Welke maatregelen heeft de geachte minister reeds genomen om deze scheeftrekkingen weg te werken ?

Antwoord ontvangen op 8 april 2009 :

Uit het jaarverslag van de Vaste commissie voor Taaltoezicht blijkt er in 2007 een verschil voor wat betreft de betrekkingen in de Koninklijke musea voor Kunst en Geschiedenis, te weten :

-van de in trap 3 van de hiërarchie gerangschikte graden : achtenvijftig Nederlandstaligen voor zeventig Franstaligen ;

-van de in trap 4 van de hiërarchie gerangschikte graden : achtentwintig Nederlandstaligen voor drieenveertig Franstaligen ;

-van de in trap 5 van de hiërarchie gerangschikte graden : tweeenzestig Nederlandstaligen voor drieenzeventig Franstaligen.

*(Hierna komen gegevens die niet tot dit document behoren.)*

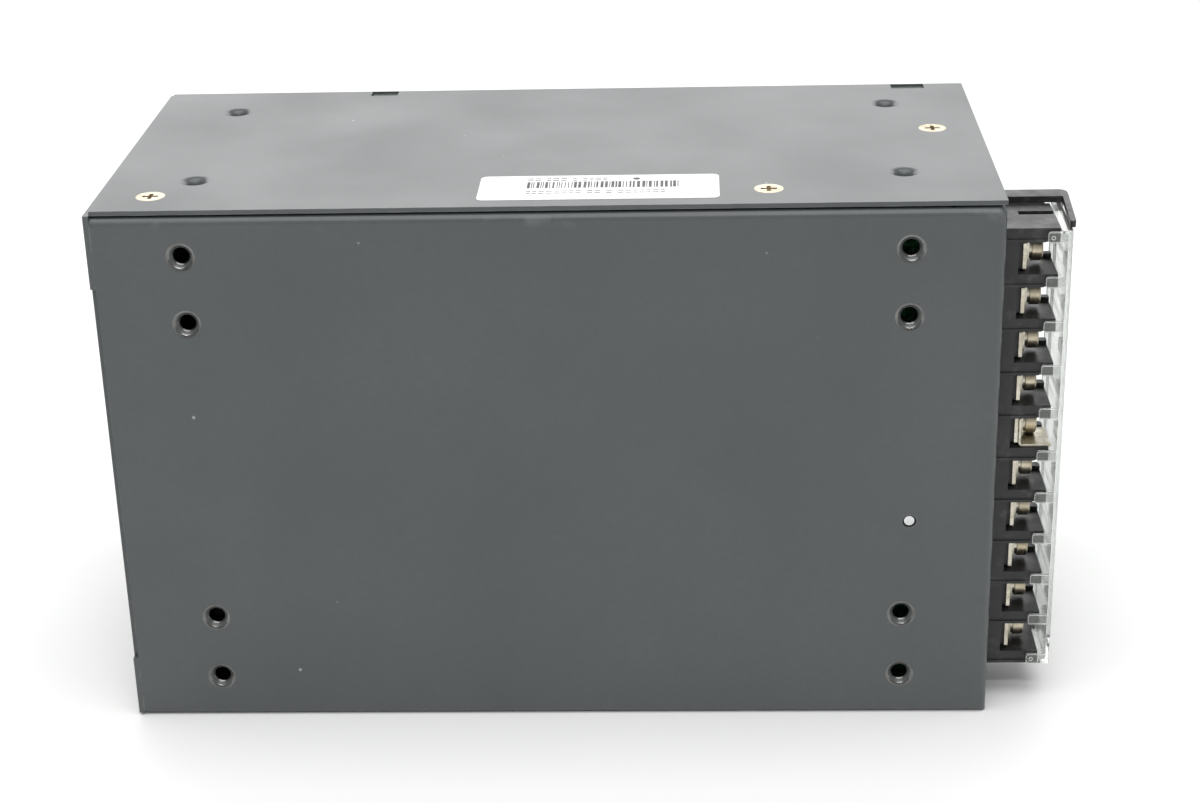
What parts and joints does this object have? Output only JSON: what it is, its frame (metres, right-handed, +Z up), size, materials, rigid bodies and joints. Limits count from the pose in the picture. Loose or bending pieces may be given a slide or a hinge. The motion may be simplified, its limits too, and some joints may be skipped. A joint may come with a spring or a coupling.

Wat betreft de maatregelen om deze verschillen weg te werken wil ik de senator verwijzen naar mijn antwoord op zijn vraag nr. 3-3156.

Het is belangrijk te onderstrepen dat de Federale wetenschappelijke instellingen staatsdiensten met afzonderlijk beheer zijn zonder rechtspersoonlijkheid die deel uitmaken van het belangrijker geheel van de Programmatorische Overheidsdienst (POD) Wetenschapsbeleid. Bovendien is de toestand nogal verschillend per instelling. De cijfers die hier gepresenteerd worden mogen dan ook niet apart worden beschouwd en geïnterpreteerd. De wetten op het taalgebruik in bestuurszaken bepalen dat moet gestreefd worden naar taalevenwicht, zowel bij de werving als bij de verbintenissen in de federale wetenschappelijke instellingen en het beleid terzake volgt duidelijk deze doelstelling in de mate van het mogelijke, in het bijzonder via de personeelsplannen. Hoewel dit voor het statutair personeel weinig problemen stelt, worden de instelling voor het personeel aangeworven met een arbeidscontract van bepaalde duur geconfronteerd met de realiteit op de arbeidsmarkt, met het feit dat ze enkel mensen in dienst mogen nemen die voorgesteld worden door de gewestelijke diensten voor arbeidsbemiddeling of door een weinig aangepast aanbod. Wanneer het aantal kandidaten van een bepaalde taalrol ontoereikend is, staan de directeurs-generaal voor het dilemma van niet aanwerven - wat de continuïteit in de werking van de openbare wetenschappelijke dienst ernstig in het gedrang kan brengen - of het tijdelijk aanwerven van ambtenaren van een andere taalrol. Alles werd echter in het werk gesteld om zich in te schrijven in voornoemde beleidslijn, die met de huidige conjunctuur slechts op middellange termijn zal worden gehaald.